Life and witness
Luigi Beltrame Quattrocchi (1880-1951) and his wife Maria Corsini Beltrame Quattrocchi (1884-1965) were a Roman Catholic couple of the twentieth century — a lawyer and a homemaker, parents of four children, three of whom entered religious life. They lived ordinary married life with extraordinary depth: daily Mass together, the Rosary as a family, hospitality to those in need, fidelity to one another and to the faith through the difficulties of two world wars and the political upheavals of mid-century Italy.
What distinguishes them in the history of the Church is that on October 21, 2001 — the twentieth anniversary of John Paul II's apostolic exhortation Familiaris Consortio on the Christian family — they became the first married couple in history to be beatified together. The Pope explicitly held them up as a model: the path to holiness in marriage is real, available, and worth being recognized officially by the Church.

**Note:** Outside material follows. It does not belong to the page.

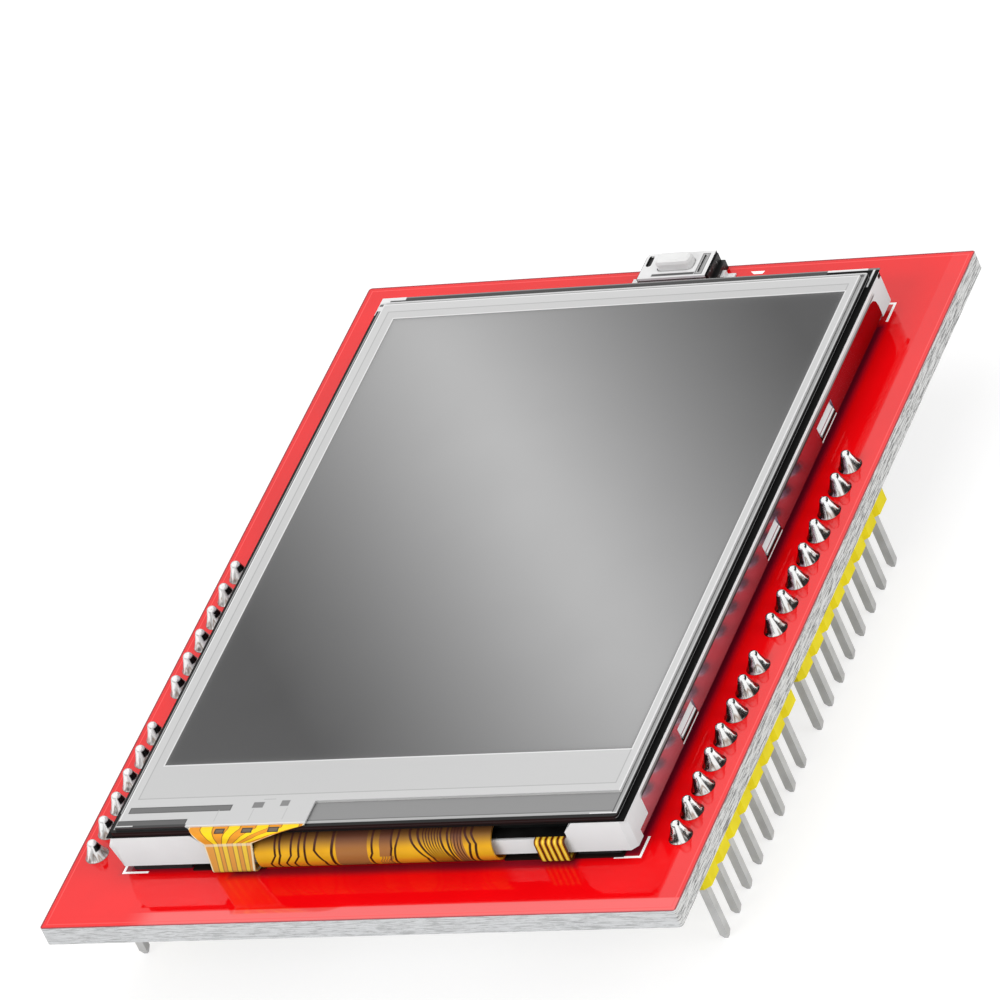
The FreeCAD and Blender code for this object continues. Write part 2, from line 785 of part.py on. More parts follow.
def make_switch_plunger(base_top):
    """Oblong button on a flange that the cover holds down, with a stem over the dome."""
    flange_top = base_top - plunger_clearance
    flange_bottom = flange_top - plunger_flange_height
    dome_top = switch_floor + dome_rise + dome_sheet
    half_x, half_y, edge = plunger_length / 2, plunger_depth / 2, plunger_edge
    bow = edge * plunger_edge_bow
    side, curve, crown = [rounded_outline(inset - half_x, half_x - inset, inset - half_y, half_y - inset,
                                          plunger_corner - inset) for inset in (0, bow, edge)]
    head = stacked([(side, flange_bottom), (side, plunger_top - edge), (curve, plunger_top - bow),
                    (crown, plunger_top)])
    flange = centred_box(plunger_length + 2 * plunger_flange, plunger_depth + 2 * plunger_flange,
                         flange_bottom, flange_top)
    stem = plate(round_outline(plunger_stem_radius), dome_top, flange_bottom)
    export("switch_plunger", at_switch(head.fuse([flange, stem]).removeSplitter()))


def make_switch():
    base_depth = switch_depth - 2 * switch_cover_sheet
    base_top = switch_cover_top - switch_cover_sheet
    make_switch_base(base_depth, base_top)
    make_switch_cover(base_depth, base_top)
    make_switch_plunger(base_top)


def make_dome():
    """Snap dome: a thin domed disc that stands on the floor of the switch's well."""
    rim = dome_diameter / 2
    shoulder, crown = rim * dome_shoulder_share, rim * dome_crown_share
    shoulder_z = switch_floor + dome_rise * dome_shoulder_rise
    crown_z = switch_floor + dome_rise
    profile = [(crown, crown_z), (shoulder, shoulder_z), (rim, switch_floor),
               (rim + dome_sheet, switch_floor), (shoulder + dome_sheet / 2, shoulder_z + dome_sheet),
               (crown, crown_z + dome_sheet)]
    export("switch_dome", at_switch(stacked([(round_outline(r), z) for r, z in profile])))


def make_switch_leads():
    half = lead_width / 2
    base_end = switch_base_length / 2
    knee = base_end + lead_sheet * 2
    leads = []
    for side in (-1, 1):
        under = lead_step_height - lead_sheet
        section = [(base_end, under), (knee - lead_sheet, under), (knee - lead_sheet, 0),
                   (lead_span / 2, 0), (lead_span / 2, lead_sheet), (knee, lead_sheet),
                   (knee, lead_step_height), (base_end, lead_step_height)]
        leads.append(bar_along_y([(side * x, z) for x, z in section], -half, half))
    export("switch_leads", at_switch(Part.makeCompound(leads)))


def make_card_socket():
    """Card socket under the front end, with its mouth to the front."""
    front = -board_length / 2 + socket_edge_inset
    back = front + socket_length
    half = socket_width / 2
    low = board_bottom - socket_height
    inner = half - socket_sheet
    shell = box(-half, half, front, back, low, board_bottom)
    shell = shell.cut(box(-inner, inner, front - 1, back + 1, low + socket_sheet, board_bottom + 1))
    notch = Part.makeCylinder(card_notch, socket_sheet + 1, FreeCAD.Vector(0, front, low - 0.5))
    export("card_socket_shell", shell.cut(notch))

    plate_x = inner - insulator_clearance
    plate_low = board_bottom - insulator_plate
    ins_front = front + socket_mouth_setback
    ins_back = back - socket_mouth_setback - contact_tail
    body = box(-plate_x, plate_x, ins_front, ins_back, plate_low, board_bottom)
    rails = []
    for side in (-1, 1):
        xs = sorted([side * card_width / 2, side * plate_x])
        rails.append(box(xs[0], xs[1], ins_front, ins_back, low + socket_sheet, plate_low))
    export("card_socket_insulator", body.fuse(rails).removeSplitter())

    sheet = contact_sheet
    face = plate_low
    tip = ins_back - contact_reach
    bow_start, bow_middle, bow_end = [tip + contact_reach * share for share in contact_bow_places]
    section = [(ins_back + contact_tail, board_bottom), (ins_back, board_bottom), (ins_back, face),
               (tip, face), (tip, face - sheet), (bow_start, face - sheet),
               (bow_middle, face - sheet - contact_bow), (bow_end, face - sheet),
               (ins_back + sheet, face - sheet),
               (ins_back + sheet, board_bottom - sheet), (ins_back + contact_tail, board_bottom - sheet)]
    contacts = []
    for n in range(contact_count):
        x = (n - (contact_count - 1) / 2) * contact_pitch
        contacts.append(bar_along_x(section, x - contact_width / 2, x + contact_width / 2))
    export("card_socket_contacts", Part.makeCompound(contacts))


def gull_lead(inside, outside, middle, sheet, width, side):
    """Lead under the board, from a body's side at depth middle to a foot on the board."""
    knee = inside + (outside - inside) * lead_knee_share
    section = [(inside, middle), (knee - sheet, middle), (knee - sheet, 0), (outside, 0), (outside, sheet),
               (knee, sheet), (knee, middle + sheet), (inside, middle + sheet)]
    return bar_along_y([(side * x, board_bottom - depth) for x, depth in section], -width / 2, width / 2)


def make_buffer_chips():
    for name, x in (("a", -chip_spacing / 2), ("b", chip_spacing / 2)):
        low = board_bottom - chip_standoff - chip_height
        high = board_bottom - chip_standoff
        half_x, half_y = chip_width / 2, chip_length / 2
        waist = (low + high) / 2
        slope = chip_edge_slope
        section = [(-half_x + slope, low), (half_x - slope, low), (half_x, waist), (half_x - slope, high),
                   (-half_x + slope, high), (-half_x, waist)]
        body = bar_along_y(section, -half_y, half_y)
        body.translate(FreeCAD.Vector(x, chip_middle_y, 0))
        export("buffer_chip_" + name, body)
        middle = board_bottom - waist - chip_lead_sheet / 2
        root, reach = half_x - chip_lead_tuck, half_x + chip_lead_reach
        leads = []
        for side in (-1, 1):
            for n in range(chip_lead_count):
                y = (n - (chip_lead_count - 1) / 2) * chip_lead_pitch
                lead = gull_lead(root, reach, middle, chip_lead_sheet, chip_lead_width, side)
                lead.translate(FreeCAD.Vector(x, chip_middle_y + y, 0))
                leads.append(lead.cut(body))
        export("buffer_chip_leads_" + name, Part.makeCompound(leads))


def make_regulator():
    low = board_bottom - chip_standoff - regulator_height
    half_x, half_y = regulator_width / 2, regulator_length / 2
    body = box(-half_x, half_x, -half_y, half_y, low, board_bottom - chip_standoff)
    middle = regulator_height / 2
    reach = half_x + regulator_lead_reach
    leads = [gull_lead(half_x, reach, middle, regulator_lead_sheet, regulator_tab_width, -1)]
    for n in (-1, 0, 1):
        lead = gull_lead(half_x, reach, middle, regulator_lead_sheet, regulator_lead_width, 1)
        lead.translate(FreeCAD.Vector(0, n * regulator_lead_pitch, 0))
        leads.append(lead)
    place = FreeCAD.Vector(regulator_x, regulator_y, 0)
    body.translate(place)
    export("regulator_body", body)
    group = Part.makeCompound(leads)
    group.translate(place)
    export("regulator_leads", group)


def small_part(x, y, length, width, height):
    """Body and two end caps of a small two-ended part that lies along X under the board."""
    cap = length * terminal_share
    low = board_bottom - height
    body = box(x - length / 2 + cap, x + length / 2 - cap, y - width / 2, y + width / 2, low, board_bottom)
    ends = []
    for side in (-1, 1):
        xs = sorted([x + side * length / 2, x + side * (length / 2 - cap)])
        ends.append(box(xs[0], xs[1], y - width / 2, y + width / 2, low, board_bottom))
    return body, ends


def make_small_parts():
    capacitors, resistors, ends = [], [], []
    places = [(regulator_x + x, regulator_y + y) for x, y in regulator_capacitor_places]
    lead_end = chip_spacing / 2 + chip_width / 2 + chip_lead_reach
    beside_chips = lead_end + chip_capacitor_gap + capacitor_length / 2
    places += [(side * beside_chips, chip_middle_y) for side in (-1, 1)]
    for x, y in places:
        body, caps = small_part(x, y, capacitor_length, capacitor_width, capacitor_height)
        capacitors.append(body)
        ends += caps
    for n in range(resistor_count):
        y = board_length / 2 - resistor_row_back_inset - n * resistor_pitch
        body, caps = small_part(resistor_row_x, y, resistor_length, resistor_width, resistor_height)
        resistors.append(body)
        ends += caps
    export("capacitors", Part.makeCompound(capacitors))
    export("resistors", Part.makeCompound(resistors))
    export("component_terminals", Part.makeCompound(ends))


os.makedirs("parts", exist_ok=True)
make_board()
make_headers()
make_frame()
make_tray()
make_light_stack()
make_leds()
make_glass()
make_display_flex()
make_touch_panel()
make_touch_tail()
make_tape_pads()
make_switch()
make_dome()
make_switch_leads()
make_card_socket()
make_buffer_chips()
make_regulator()
make_small_parts()
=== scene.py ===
import bpy
import bmesh
import math
import random
from mathutils import Matrix, Vector


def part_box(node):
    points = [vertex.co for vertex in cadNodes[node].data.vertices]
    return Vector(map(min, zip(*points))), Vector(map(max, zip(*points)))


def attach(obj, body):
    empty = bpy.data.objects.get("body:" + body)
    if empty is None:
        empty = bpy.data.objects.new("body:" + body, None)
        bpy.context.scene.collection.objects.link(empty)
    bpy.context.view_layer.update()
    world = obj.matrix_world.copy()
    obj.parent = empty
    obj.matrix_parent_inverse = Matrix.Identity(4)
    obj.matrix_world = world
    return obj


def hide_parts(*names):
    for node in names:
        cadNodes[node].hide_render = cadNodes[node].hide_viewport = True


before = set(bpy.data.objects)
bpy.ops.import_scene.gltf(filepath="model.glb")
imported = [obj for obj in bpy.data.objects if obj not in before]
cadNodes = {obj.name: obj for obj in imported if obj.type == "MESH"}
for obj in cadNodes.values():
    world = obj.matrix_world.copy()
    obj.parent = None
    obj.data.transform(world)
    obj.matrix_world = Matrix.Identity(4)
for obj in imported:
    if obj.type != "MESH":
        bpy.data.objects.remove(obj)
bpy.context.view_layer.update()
mm = 0.001
# a face looks along an axis where its normal passes this
squareOn = 0.5
print("frame loaded,", len(cadNodes), "nodes")

# camera: the angle, roll and lens that fit the pin grid seen in the photograph
cameraSetup = {
    "azimuth": 35.3557, "elevation": 34.8379, "roll": 24.9819,
    "place": (0.349773, -0.490133, 0.436456), "lens": 358.325, "sensor": 36.0, "reach": 20.0,
}


def aimCamera(setup):
    az, el, roll = (math.radians(setup[k]) for k in ("azimuth", "elevation", "roll"))
    look = Vector((-math.sin(az) * math.cos(el), math.cos(az) * math.cos(el), -math.sin(el)))
    right = look.cross(Vector((0, 0, 1))).normalized()
    down = look.cross(right)
    tiltedRight = math.cos(roll) * right + math.sin(roll) * down
    tiltedDown = math.cos(roll) * down - math.sin(roll) * right
    data = bpy.data.cameras.new("photoCamera")
    data.lens = setup["lens"]
    data.sensor_width = setup["sensor"]
    data.clip_end = setup["reach"]
    camera = bpy.data.objects.new("photoCamera", data)
    turn = Matrix((tiltedRight, -tiltedDown, -look)).transposed().to_4x4()
    camera.matrix_world = Matrix.Translation(Vector(setup["place"])) @ turn
    bpy.context.collection.objects.link(camera)
    bpy.context.scene.camera = camera
    return look


viewLine = aimCamera(cameraSetup)
bpy.context.scene.view_settings.view_transform = "Standard"
print("camera placed")


# a value is a socket that knows its tree, so that node maths reads as plain sums
class Value:
    def __init__(self, socket):
        self.socket, self.tree = socket, socket.id_data

    def __add__(self, other):
        return calc("ADD", self, other)

    def __sub__(self, other):
        return calc("SUBTRACT", self, other)

    def __rsub__(self, other):
        return calc("SUBTRACT", other, self)

    def __mul__(self, other):
        return calc("MULTIPLY", self, other)

    def __truediv__(self, other):
        return calc("DIVIDE", self, other)

    def __abs__(self):
        return calc("ABSOLUTE", self)

    def __gt__(self, other):
        return calc("GREATER_THAN", self, other)

    def __lt__(self, other):
        return calc("LESS_THAN", self, other)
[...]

For Catholic couples, Luigi and Maria offer something none of the older married saints can quite offer: a marriage lived in conditions recognizable as our own. They wrestled with the same modern pressures, the same anxieties about children, the same temptations to comfort and self-protection that every couple faces. They prayed together; they served together; they grew old together. They modeled, in the most ordinary terms, what John Paul II called "the universal call to holiness in the lay state" — the conviction that married life itself is one of the great schools of sanctity.
Their cause for canonization is ongoing. They are buried beside one another in the Roman shrine of the Madonna del Divino Amore — together in death as they were in life.